Pierre Gervasoni
Revueltas, guérillero de la nouvelle musique mexicaine
Silvestre Revueltas
La page consacrée à ce représentant de la nouvelle
musique mexicaine sur le site peermusic
Revueltas, guérillero de la nouvelle musique mexicaine
Deux disques témoignent du néoclassicisme comme du
non-conformisme de ce compositeur influencé par les
rythmes afro-cubains.
Mis à jour le vendredi 10 septembre 1999
Après être demeuré au cours de sa brève existence dans
l’ombre de Carlos Chavez (1899-1978), dont il fut
l’exact contemporain, Silvestre Revueltas (mort à
quarante et un ans des suites d’un alcoolisme aigu)
pourrait légitimement disputer post mortem à son « frère
ennemi » la place de représentant principal de la
musique mexicaine au XXe siècle. C’est en tout cas ce
que laissent entendre deux entreprises discographiques
utilement complémentaires.
Le portrait publié par Sony tend à faire de Revueltas un
musicien brillamment néoclassique, capable d’équilibrer
inspiration nationale et expression universelle. Sur un
ton léger avec Ocho por radio, octuor sibyllin dans
lequel le compositeur brasse des mélodies populaires
mexicaines avec malice et tendresse ; sur un plan
monumental avec La Noche de Los Mayas, musique de film
rapportée sous forme de suite à l’exotisme rutilant.

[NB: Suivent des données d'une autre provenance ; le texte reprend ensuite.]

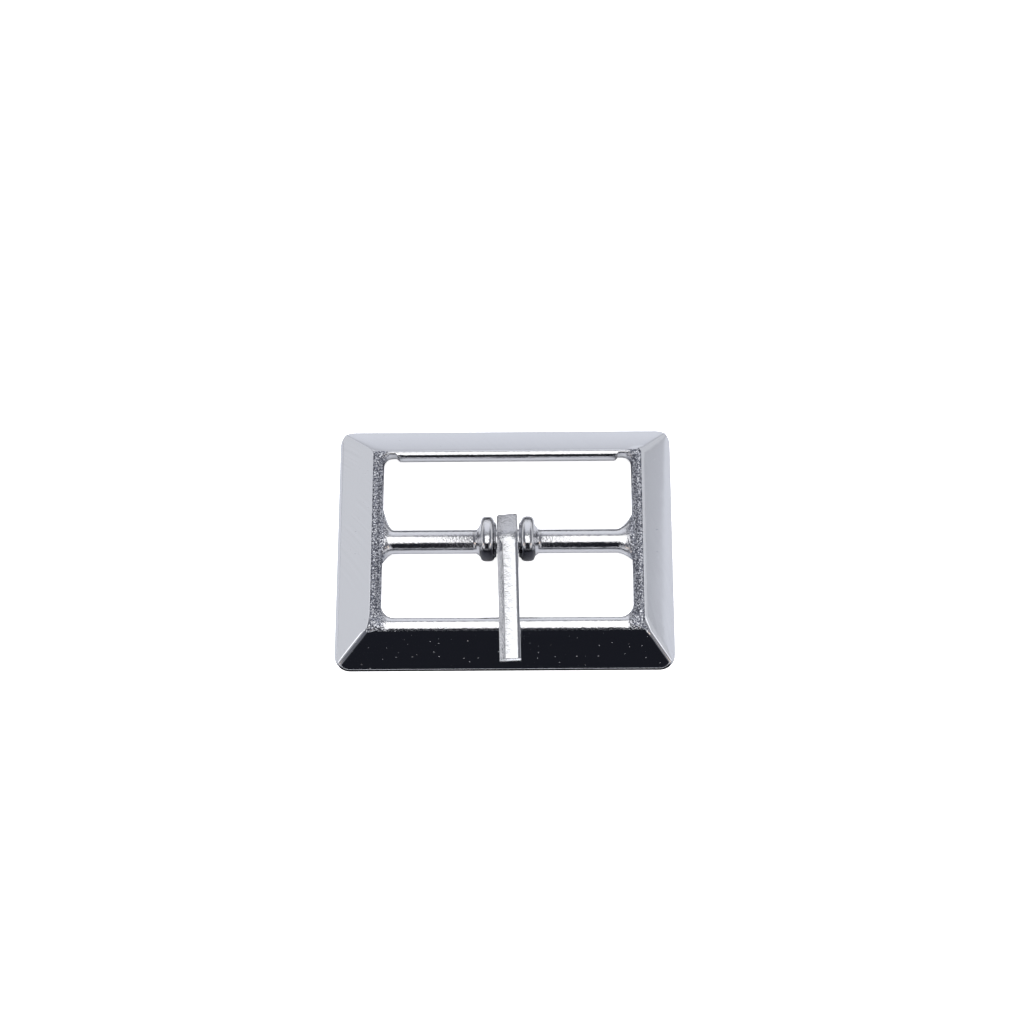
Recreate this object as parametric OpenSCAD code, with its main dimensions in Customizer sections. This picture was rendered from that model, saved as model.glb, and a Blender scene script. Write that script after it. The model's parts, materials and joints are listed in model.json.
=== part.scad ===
// Centre-bar belt buckle: a die-cast frame with an integral bar and a prong hooked round that bar.
// Millimetres. The origin is the centre of the frame on its flat back plane, +Z is the face side,
// +X runs along the bar, and the prong rests on the rail at -Y.

/* [Frame] */
// Overall width of the frame, along the bar
frame_w = 49; // [40:0.5:60]
// Overall height of the frame, across the bar
frame_h = 37.6; // [30:0.1:46]
// Width of a rail, from its outer edge to the strap opening
rail_w = 6.4; // [5:0.1:8]
// Height of the upright rim round the outside
rim_h = 0.9; // [0.6:0.1:1.4]
// Slope of the four polished faces, in degrees from the back plane
slope_angle = 40.5; // [34:0.5:44]
// Radius that the rail's crest is rounded to, on its way down into the opening
crest_r = 1.1; // [0.8:0.05:1.4]
// Outside corner radius, seen from the front
corner_r = 2.3; // [1.5:0.1:4]
// Corner radius of the strap opening
opening_r = 1.8; // [0.8:0.1:2.5]
// Thickness of the casting under the polished faces
wall = 1.2; // [0.9:0.1:1.5]
// Height of the opening's inner wall, below the crest's rounding
lip_h = 0.3; // [0.2:0.1:0.8]

/* [Ribs] */
// How far the ribs on the two long rails stand into the opening
rib_proud = 0.5; // [0.3:0.1:0.8]
// Gap from the side wall of the opening to the end of a rib
rib_inset = 2.3; // [1.8:0.1:4]
// Length of the slanted end of a rib
rib_slant = 0.6; // [0.3:0.1:1]

/* [Bar] */
// Diameter of the centre bar
bar_d = 3.5; // [3:0.1:3.8]
// How far the top of the bar lies below the crest of the rails
bar_drop = 0.05; // [0.02:0.01:0.3]
// Reach of a bar-end gusset along the bar
gusset_x = 2.2; // [1:0.1:3]
// Reach of the back gussets along the side rail
gusset_back = 3.4; // [1.5:0.1:4]
// Reach of the front gussets along the side rail
gusset_front = 1.9; // [1:0.1:3]
// Thickness of the gussets
gusset_t = 1.8; // [1.2:0.1:2.4]
// How far the gussets' free edges bow inwards, where 1 is straight
gusset_bow = 1.4; // [1:0.1:2]

/* [Collars] */
// Distance of the pair of collars, and the prong between them, to the right of the frame's middle
collar_shift = 0.45; // [0:0.05:0.6]
// Radius of the rounded bead that each collar is
bead_r = 1; // [0.8:0.05:1.3]
// Overall diameter of the collars, as far as the back plane leaves room for it
collar_d = 6.4; // [5.4:0.1:7]
// Length of the cone that runs from the bead's middle out to the bar
cone_l = 1.65; // [1.2:0.05:2.5]
// How far the collars sit behind the bar's axis
collar_back = 0.35; // [0:0.05:0.5]
// How far the collars sit above the bar's axis
collar_up = 0.15; // [0:0.05:0.3]

/* [Prong] */
// Width of the prong
prong_w = 3; // [2.4:0.1:4]
// Thickness of the prong's straight strip
prong_t = 1.5; // [1.2:0.05:2]
// How far the tip stands past the outer edge of the frame
tip_past = 0.45; // [0:0.05:0.5]
// Lean of the strip to the right of square to its bore, in degrees, as it was crimped
prong_lean = 1.4; // [0:0.1:2]
// Width of the facets along the strip's two upper edges
facet_w = 0.75; // [0.4:0.05:0.9]
// Height of those facets
facet_h = 0.5; // [0.3:0.05:0.8]
// Distance from the bar's axis back to where the head starts to bend down
bend_y = 0.1; // [0:0.1:1]
// Slope of the head's upper back facet, in degrees
bend_angle = 28; // [20:1:36]
// Wall of the head behind the bar
head_wall = 2; // [1.4:0.05:2.2]
// Size of the corners taken off the head
nose = 0.55; // [0.3:0.05:0.8]
// Wall of the hook in front of the bar, and under it as far as the back plane leaves room
hook_wall = 1.25; // [1:0.05:1.6]
// Width of the seam that the crimped hook leaves under the strip
seam = 0.45; // [0.3:0.05:0.8]

/* [Fits] */
// Radial clearance of the prong's bore on the bar
bore_clear = 0.07; // [0.03:0.01:0.1]
// Gap from each side of the prong to its collar
side_clear = 0.2; // [0.1:0.01:0.4]
// Gap left between the prong at rest and the crest it lies on
rest_clear = 0.03; // [0.02:0.01:0.08]
// Least height of the collars and the hook above the back plane
back_clear = 0.08; // [0.05:0.01:0.3]

/* [Hidden] */
$fn = 96;
eps = 0.01;
long = frame_w + frame_h;

opening_w = frame_w - 2 * rail_w;
opening_h = frame_h - 2 * rail_w;
// A rail's section is laid out by u, the distance in from the outer edge. The crest is a circle
// that touches the slope and the opening's wall.
crest_u = rail_w - crest_r;
crest_z = rim_h + crest_u * tan(slope_angle) - crest_r / cos(slope_angle);
crest_top = crest_z + crest_r;
lip_z = crest_z - lip_h;
// Away from the ribs the long rails stop short of the full width, with a smaller crest.
plain_rail = rail_w - rib_proud;
plain_r = crest_r * 0.75;
plain_u = plain_rail - plain_r;
plain_z = rim_h + plain_u * tan(slope_angle) - plain_r / cos(slope_angle);
// The hollow back follows the slopes, one wall in from them.
wall_rise = wall / cos(slope_angle);
hollow_foot = (wall_rise - rim_h) / tan(slope_angle);
land = max(hollow_foot, 0.7);

bar_r = bar_d / 2;
bar_z = crest_top - bar_r - bar_drop;
// The bar ends inside the casting, where the wall under the slope has come down to its underside.
bar_end = frame_w / 2 - (bar_z - bar_r - rim_h + wall_rise) / tan(slope_angle);
bore_r = bar_r + bore_clear;
collar_r = min(collar_d / 2, bar_z + collar_up - back_clear);
collar_in = prong_w / 2 + side_clear;
bead_x = collar_in + bead_r;

strip_z = crest_top + rest_clear;
strip_top = strip_z + prong_t;
tip_y = -(frame_h / 2 + tip_past);
head_y = bore_r + head_wall;
hook_y = -(bore_r + hook_wall);
hook_z = max(back_clear, bar_z - bore_r - hook_wall);
bend_run = head_y - bend_y;
facet_drop = bend_run * tan(bend_angle);

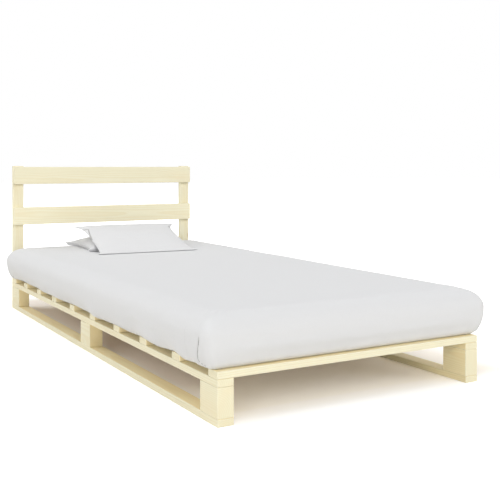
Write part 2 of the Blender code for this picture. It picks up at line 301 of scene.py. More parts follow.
@dataclass(frozen=True)
class PineFinish:
    """Bare pale pine, with growth rings, fibres, small knots, eased, slightly bleached edges, and painted warm bounce
    light on faces that look into the frame.
    """

    early: Colour = (0.802, 0.763, 0.576)
    late: Colour = (0.740, 0.658, 0.424)
    warm: Colour = (0.783, 0.696, 0.480)
    knot: Colour = (0.540, 0.400, 0.210)
    bleached: Colour = (0.826, 0.797, 0.653)
    end: Colour = (0.768, 0.710, 0.500)
    # painted_bounce_tint: painted warm bounce light on faces that look into the frame
    painted_bounce_tint: Colour = (1.17, 1.08, 0.92)
    painted_bounce_range: Span = (0.6, 0.9)
    log_shift: Span = (3.0, 9.0)
    ring_spacing: float = 0.0052
    ring_wander: float = 0.0075
    ring_wander_scale: Colour = (2.2, 9.0, 9.0)
    ring_rise: Span = (0.25, 0.86)
    ring_fall: Span = (0.88, 0.99)
    ring_strength: float = 0.52
    ring_height: float = 0.35
    ring_roughness: float = -0.06
    pith_distance: Span = (0.012, 0.045)
    pith_aside_share: float = 0.8
    pith_tilt: float = 0.022
    fibre_scale: Colour = (14.0, 620.0, 620.0)
    fibre_noise: Span = (3.0, 0.6)
    fibre_height: float = 0.65
    fibre_roughness: Span = (0.22, 0.50)
    fleck_range: Span = (0.50, 0.72)
    fleck_strength: float = 0.30
    cloud_scale: Colour = (1.7, 14.0, 14.0)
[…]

Les timbres aigres-doux des Dos pequeñas piezas serias
(« deux petites pièces sérieuses ») et la polytonalité
très ouvragée de l’ Homenaje a Federico Garcia Lorca («
hommage à Federico Garcia Lorca ») invitent aussi à
considérer Revueltas comme une sorte de Darius Milhaud
latino-américain. Mais pas Ventanas (« fenêtres »),
oeuvre de jeunesse qui révèle, au-delà de l’identité
mexicaine du compositeur (associant nervosité convulsive
et retenue exsangue), le type d’homme qu’il est : un
artiste prêt à s’engager. Sensemaya, la seule oeuvre qui
lui ait à ce jour procuré un semblant de postérité, se
réfère au texte d’un poète cubain dont il partagea les
idées politiques dans les années 30. Idées qui
poussèrent Revueltas à participer à la guerre civile
espagnole du côté des Brigades internationales…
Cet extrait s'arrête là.